### EXERCISE AIM
Repeat exactly the lines between and including those that contain "obj.parent = None" and "mm wide and". Output no other line.

+++

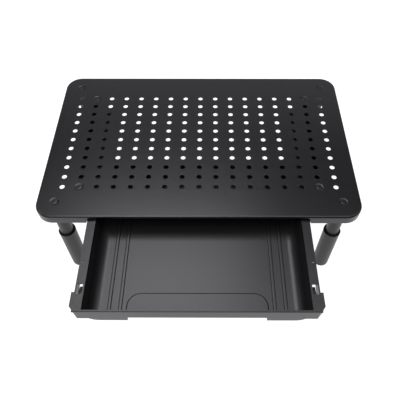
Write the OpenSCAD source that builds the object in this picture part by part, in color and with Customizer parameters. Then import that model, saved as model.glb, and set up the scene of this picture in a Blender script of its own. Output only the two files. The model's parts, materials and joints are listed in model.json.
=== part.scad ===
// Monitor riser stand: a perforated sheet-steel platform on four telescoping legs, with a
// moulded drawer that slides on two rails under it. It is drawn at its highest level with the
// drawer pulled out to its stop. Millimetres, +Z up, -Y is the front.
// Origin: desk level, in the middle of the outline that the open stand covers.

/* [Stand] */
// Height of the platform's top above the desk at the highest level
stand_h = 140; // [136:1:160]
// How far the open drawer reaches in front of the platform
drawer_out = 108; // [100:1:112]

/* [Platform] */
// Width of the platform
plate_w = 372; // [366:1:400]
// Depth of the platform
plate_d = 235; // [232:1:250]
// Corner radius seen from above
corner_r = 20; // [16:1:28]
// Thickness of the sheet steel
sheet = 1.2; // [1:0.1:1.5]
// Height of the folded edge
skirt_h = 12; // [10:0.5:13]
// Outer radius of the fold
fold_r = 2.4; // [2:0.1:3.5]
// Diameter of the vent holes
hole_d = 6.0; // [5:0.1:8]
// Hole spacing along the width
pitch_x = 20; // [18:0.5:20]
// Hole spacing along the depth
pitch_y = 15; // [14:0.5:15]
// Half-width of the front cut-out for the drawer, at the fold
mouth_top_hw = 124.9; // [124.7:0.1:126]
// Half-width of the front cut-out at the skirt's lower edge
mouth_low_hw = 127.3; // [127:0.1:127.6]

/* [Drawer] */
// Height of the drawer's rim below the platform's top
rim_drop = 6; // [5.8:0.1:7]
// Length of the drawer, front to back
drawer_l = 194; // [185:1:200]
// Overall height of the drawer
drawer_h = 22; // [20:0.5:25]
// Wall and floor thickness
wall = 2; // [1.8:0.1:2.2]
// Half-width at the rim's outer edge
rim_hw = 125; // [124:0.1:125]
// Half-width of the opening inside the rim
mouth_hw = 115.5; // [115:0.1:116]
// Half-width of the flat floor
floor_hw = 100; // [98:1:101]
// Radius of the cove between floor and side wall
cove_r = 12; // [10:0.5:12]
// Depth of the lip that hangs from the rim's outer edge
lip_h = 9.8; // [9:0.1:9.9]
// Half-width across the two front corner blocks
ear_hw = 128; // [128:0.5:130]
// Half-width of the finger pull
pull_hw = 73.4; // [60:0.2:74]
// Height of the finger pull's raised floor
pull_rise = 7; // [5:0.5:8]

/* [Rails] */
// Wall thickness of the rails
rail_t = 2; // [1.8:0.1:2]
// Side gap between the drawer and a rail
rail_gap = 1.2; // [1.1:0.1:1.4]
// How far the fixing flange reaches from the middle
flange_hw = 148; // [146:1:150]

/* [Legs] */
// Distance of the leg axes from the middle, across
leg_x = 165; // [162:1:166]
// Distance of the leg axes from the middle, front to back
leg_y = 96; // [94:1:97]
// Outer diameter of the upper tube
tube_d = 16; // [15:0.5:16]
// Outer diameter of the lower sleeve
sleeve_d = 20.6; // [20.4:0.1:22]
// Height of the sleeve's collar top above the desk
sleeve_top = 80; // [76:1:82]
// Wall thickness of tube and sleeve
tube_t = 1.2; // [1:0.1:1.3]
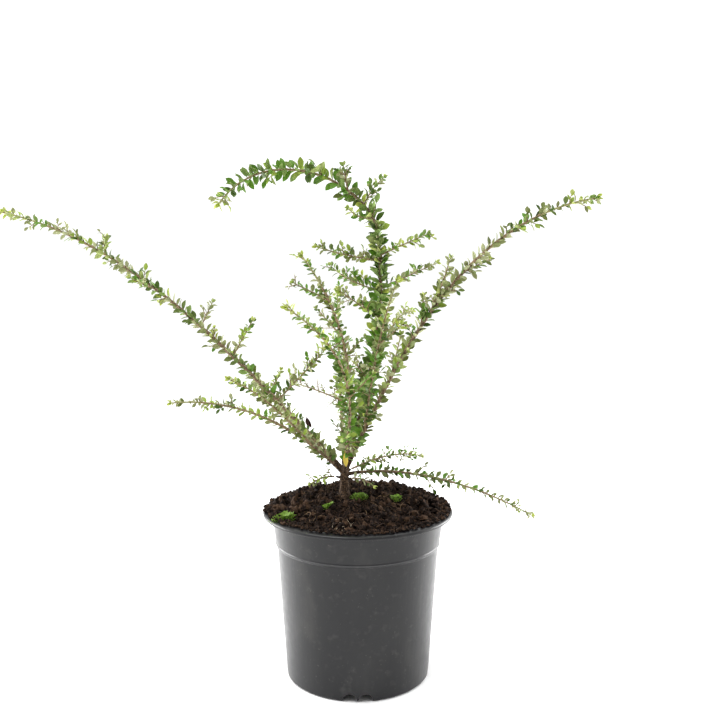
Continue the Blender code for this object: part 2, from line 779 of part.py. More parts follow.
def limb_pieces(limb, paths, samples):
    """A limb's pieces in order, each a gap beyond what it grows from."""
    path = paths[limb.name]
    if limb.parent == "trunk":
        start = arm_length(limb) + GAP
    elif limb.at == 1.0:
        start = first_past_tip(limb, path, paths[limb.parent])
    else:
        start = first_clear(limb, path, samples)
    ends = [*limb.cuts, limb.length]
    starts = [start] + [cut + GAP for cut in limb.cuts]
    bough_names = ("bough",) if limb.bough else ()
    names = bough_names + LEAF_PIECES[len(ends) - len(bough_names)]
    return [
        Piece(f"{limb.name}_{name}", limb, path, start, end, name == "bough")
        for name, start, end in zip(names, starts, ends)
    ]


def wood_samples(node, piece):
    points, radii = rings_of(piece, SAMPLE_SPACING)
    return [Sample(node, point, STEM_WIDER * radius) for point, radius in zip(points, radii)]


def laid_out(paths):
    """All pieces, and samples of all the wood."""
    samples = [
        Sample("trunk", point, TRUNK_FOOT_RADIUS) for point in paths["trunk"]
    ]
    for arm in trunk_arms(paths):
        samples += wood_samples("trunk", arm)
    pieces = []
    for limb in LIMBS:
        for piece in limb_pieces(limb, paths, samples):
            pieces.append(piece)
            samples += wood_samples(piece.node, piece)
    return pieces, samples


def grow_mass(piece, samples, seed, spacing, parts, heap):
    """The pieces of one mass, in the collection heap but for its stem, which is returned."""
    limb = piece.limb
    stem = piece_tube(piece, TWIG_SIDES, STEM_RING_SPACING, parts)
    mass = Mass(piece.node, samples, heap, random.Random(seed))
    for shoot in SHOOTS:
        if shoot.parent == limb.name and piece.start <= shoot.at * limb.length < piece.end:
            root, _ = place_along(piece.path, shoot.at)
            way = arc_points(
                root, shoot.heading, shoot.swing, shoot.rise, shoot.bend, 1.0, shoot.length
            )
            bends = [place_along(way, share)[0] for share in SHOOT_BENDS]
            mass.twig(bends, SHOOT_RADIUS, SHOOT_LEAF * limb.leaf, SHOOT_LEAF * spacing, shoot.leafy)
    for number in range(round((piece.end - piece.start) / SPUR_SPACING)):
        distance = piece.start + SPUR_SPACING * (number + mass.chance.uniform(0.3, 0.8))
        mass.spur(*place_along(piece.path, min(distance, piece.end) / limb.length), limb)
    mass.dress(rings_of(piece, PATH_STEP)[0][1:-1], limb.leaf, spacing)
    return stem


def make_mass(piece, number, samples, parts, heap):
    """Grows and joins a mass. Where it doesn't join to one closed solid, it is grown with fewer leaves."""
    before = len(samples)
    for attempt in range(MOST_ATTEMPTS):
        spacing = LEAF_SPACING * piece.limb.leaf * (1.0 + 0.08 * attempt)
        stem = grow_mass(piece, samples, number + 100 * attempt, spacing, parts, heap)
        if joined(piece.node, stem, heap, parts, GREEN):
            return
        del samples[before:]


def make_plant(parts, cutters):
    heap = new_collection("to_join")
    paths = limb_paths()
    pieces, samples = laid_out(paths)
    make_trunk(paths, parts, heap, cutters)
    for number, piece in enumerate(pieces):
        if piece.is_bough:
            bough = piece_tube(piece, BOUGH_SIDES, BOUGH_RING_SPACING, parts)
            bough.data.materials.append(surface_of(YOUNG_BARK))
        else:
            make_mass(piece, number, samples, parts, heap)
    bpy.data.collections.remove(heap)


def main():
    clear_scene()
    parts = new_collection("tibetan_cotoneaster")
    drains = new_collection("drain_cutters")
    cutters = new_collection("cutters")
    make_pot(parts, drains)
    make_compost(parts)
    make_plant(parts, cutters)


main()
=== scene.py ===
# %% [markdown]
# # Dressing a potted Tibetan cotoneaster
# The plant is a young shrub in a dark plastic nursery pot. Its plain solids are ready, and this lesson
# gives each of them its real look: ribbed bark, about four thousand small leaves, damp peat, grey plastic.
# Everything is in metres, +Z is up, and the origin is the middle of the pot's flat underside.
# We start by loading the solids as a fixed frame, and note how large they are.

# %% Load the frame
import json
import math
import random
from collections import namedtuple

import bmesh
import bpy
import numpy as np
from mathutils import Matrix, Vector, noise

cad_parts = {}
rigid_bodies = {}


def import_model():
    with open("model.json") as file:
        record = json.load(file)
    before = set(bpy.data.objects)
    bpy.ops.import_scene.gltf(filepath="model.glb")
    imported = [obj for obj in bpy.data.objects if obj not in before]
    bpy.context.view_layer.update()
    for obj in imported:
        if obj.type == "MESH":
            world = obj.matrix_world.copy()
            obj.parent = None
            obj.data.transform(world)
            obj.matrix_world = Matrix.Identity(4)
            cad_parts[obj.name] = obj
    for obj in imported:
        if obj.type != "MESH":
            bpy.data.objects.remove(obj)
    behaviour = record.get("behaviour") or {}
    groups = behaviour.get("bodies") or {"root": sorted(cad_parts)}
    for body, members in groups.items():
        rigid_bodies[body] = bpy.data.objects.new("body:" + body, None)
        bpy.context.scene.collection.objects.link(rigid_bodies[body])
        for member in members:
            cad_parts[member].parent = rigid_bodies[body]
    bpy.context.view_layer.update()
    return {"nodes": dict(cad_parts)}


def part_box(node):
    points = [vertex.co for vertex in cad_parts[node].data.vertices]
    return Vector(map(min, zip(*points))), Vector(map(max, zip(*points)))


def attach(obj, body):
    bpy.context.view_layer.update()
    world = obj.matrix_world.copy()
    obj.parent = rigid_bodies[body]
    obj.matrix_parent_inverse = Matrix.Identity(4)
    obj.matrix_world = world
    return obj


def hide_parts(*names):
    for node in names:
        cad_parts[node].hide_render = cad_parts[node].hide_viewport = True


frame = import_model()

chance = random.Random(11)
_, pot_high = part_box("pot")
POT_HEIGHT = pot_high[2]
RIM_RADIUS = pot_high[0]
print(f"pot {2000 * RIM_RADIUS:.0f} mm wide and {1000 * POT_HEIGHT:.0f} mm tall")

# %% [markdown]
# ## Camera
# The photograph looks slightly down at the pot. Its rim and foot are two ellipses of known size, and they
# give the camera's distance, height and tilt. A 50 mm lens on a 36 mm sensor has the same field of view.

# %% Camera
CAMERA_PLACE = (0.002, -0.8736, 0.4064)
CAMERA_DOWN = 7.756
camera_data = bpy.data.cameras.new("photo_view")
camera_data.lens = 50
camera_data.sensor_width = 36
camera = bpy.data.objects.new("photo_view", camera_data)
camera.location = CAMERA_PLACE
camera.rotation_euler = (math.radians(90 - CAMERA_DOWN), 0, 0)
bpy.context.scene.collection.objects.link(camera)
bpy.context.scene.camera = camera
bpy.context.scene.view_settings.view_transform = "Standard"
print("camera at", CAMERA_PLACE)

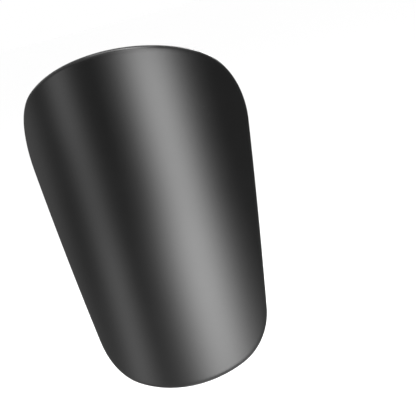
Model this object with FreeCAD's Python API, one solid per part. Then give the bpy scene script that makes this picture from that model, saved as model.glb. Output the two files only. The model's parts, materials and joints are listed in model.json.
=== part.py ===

+++

### WRITTEN ANSWER
            obj.parent = None
            obj.data.transform(world)
            obj.matrix_world = Matrix.Identity(4)
            cad_parts[obj.name] = obj
    for obj in imported:
        if obj.type != "MESH":
            bpy.data.objects.remove(obj)
    behaviour = record.get("behaviour") or {}
    groups = behaviour.get("bodies") or {"root": sorted(cad_parts)}
    for body, members in groups.items():
        rigid_bodies[body] = bpy.data.objects.new("body:" + body, None)
        bpy.context.scene.collection.objects.link(rigid_bodies[body])
        for member in members:
            cad_parts[member].parent = rigid_bodies[body]
    bpy.context.view_layer.update()
    return {"nodes": dict(cad_parts)}


def part_box(node):
    points = [vertex.co for vertex in cad_parts[node].data.vertices]
    return Vector(map(min, zip(*points))), Vector(map(max, zip(*points)))


def attach(obj, body):
    bpy.context.view_layer.update()
    world = obj.matrix_world.copy()
    obj.parent = rigid_bodies[body]
    obj.matrix_parent_inverse = Matrix.Identity(4)
    obj.matrix_world = world
    return obj


def hide_parts(*names):
    for node in names:
        cad_parts[node].hide_render = cad_parts[node].hide_viewport = True


frame = import_model()

chance = random.Random(11)
_, pot_high = part_box("pot")
POT_HEIGHT = pot_high[2]
RIM_RADIUS = pot_high[0]
print(f"pot {2000 * RIM_RADIUS:.0f} mm wide and {1000 * POT_HEIGHT:.0f} mm tall")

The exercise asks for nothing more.